BELLINZONA – Se i vertici dei due partiti non sembrano avere dubbi di sorta sulla congiunzione fra PLR e PPD, soprattutto in casa liberale qualcuno manifesta dubbi. È il caso per esempio di Fabio Abate, o a livello “cantonale”, di Matteo Quadranti.
L’ex candidato al Gran Consiglio e avvocato Marco Züblin sul Corriere del Ticino ha lanciato un’analisi parecchio dura. “Vedo gente troppo preoccupata per il proprio futuro immediato (una cadrega, una carica, un mandato, una consulenza), aspiranti professionisti di una politica ipocritamente definita «di milizia», o autocelebrati strateghi in un gioco sempre più autoreferenziale; e tutti insieme in un affannarsi isterico e interpartitico, sorrisi di plastica e calici in mano, nel cono di luce di questa politica piccina-picciò fatta di slogan senza contenuto, di brutte foto sui social e di orribili «patti di paese». Per questa gente conta solo vincere alle urne, poco importa la bandiera sotto la quale lo si fa, o se vi è una bandiera. Non so quanto valga una vittoria di questo genere”, è la sua opinione.

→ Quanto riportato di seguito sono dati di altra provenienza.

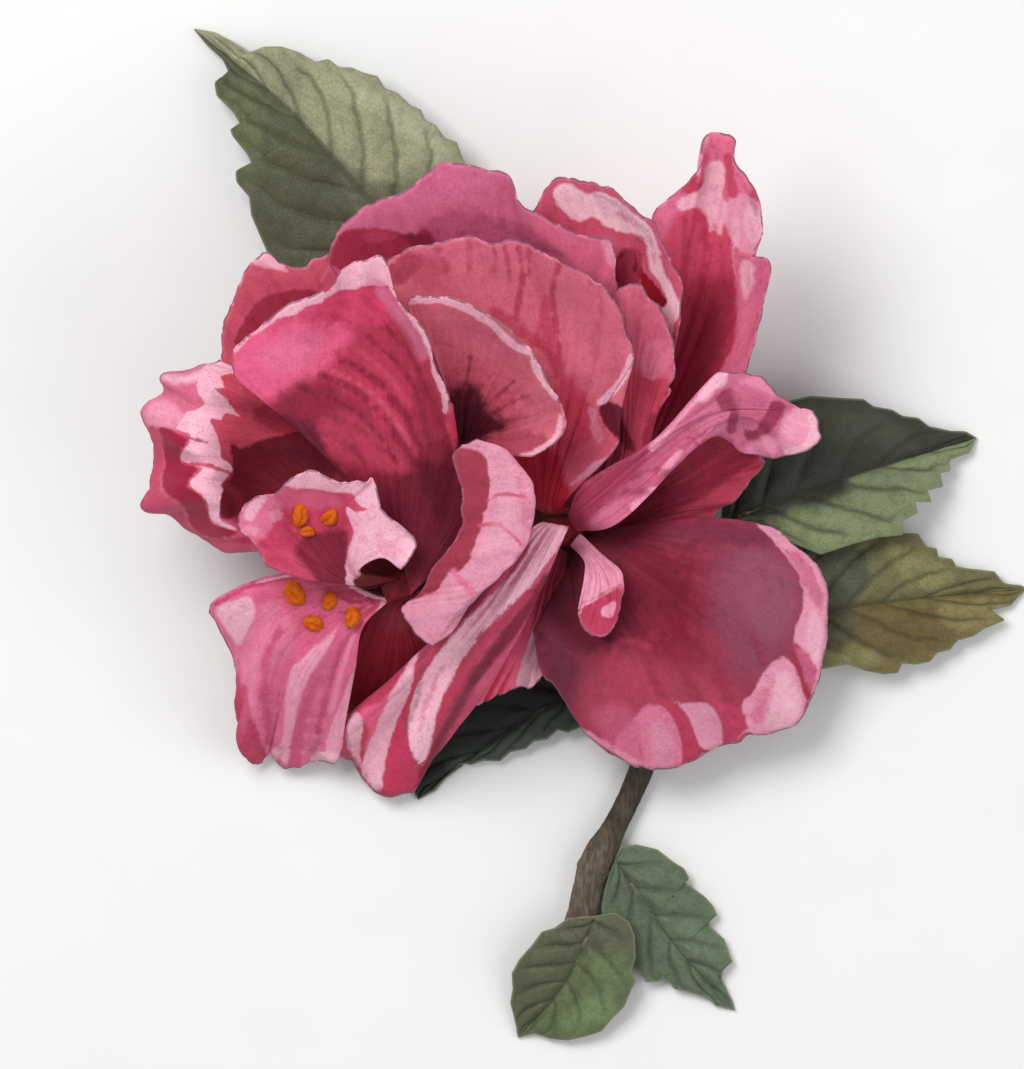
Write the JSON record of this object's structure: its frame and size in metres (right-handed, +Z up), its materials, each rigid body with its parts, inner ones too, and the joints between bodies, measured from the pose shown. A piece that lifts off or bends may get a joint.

PLR e PPD a suo avviso hanno lanciato un assist al Mattino: “il giornalaio della domenica ci è andato prevedibilmente a nozze, al solito facendo il bue che dà del cornuto all’asino”.
Secondo lui importante ma troppo trascurato dai vertici liberali è il tema religioso. Se il PLR è laico, per contro il PPD è di matrice cattolica. Ma congiungersi è come evitare di pensare alla propria identità. “La mia sensazione è che gran parte della classe politica liberale attuale non percepisca la centralità di una riflessione politica e ideale più profonda, che possa produrre un progetto in grado di raccogliere il consenso; e parlo del consenso che conta di più, cioè quello dei votanti liberali e di coloro che – proprio per l’assenza di progetti e per la pochezza delle proposte – si sono allontanati dalle urne. Questi furbeschi embrassons-nous (non so poi quanto si riveleranno veramente astuti, alla fine dei giochi) servono proprio a evitare di confrontarsi con i propri limiti, e a creare quell’incomprensibile melassa cui l’arte nobile della politica si è ridotta a causa della pochezza di coloro che sono deputati a farla”.
La soluzione? Riflettere, e rendersi disponibili a perdere semmai qualche seggio.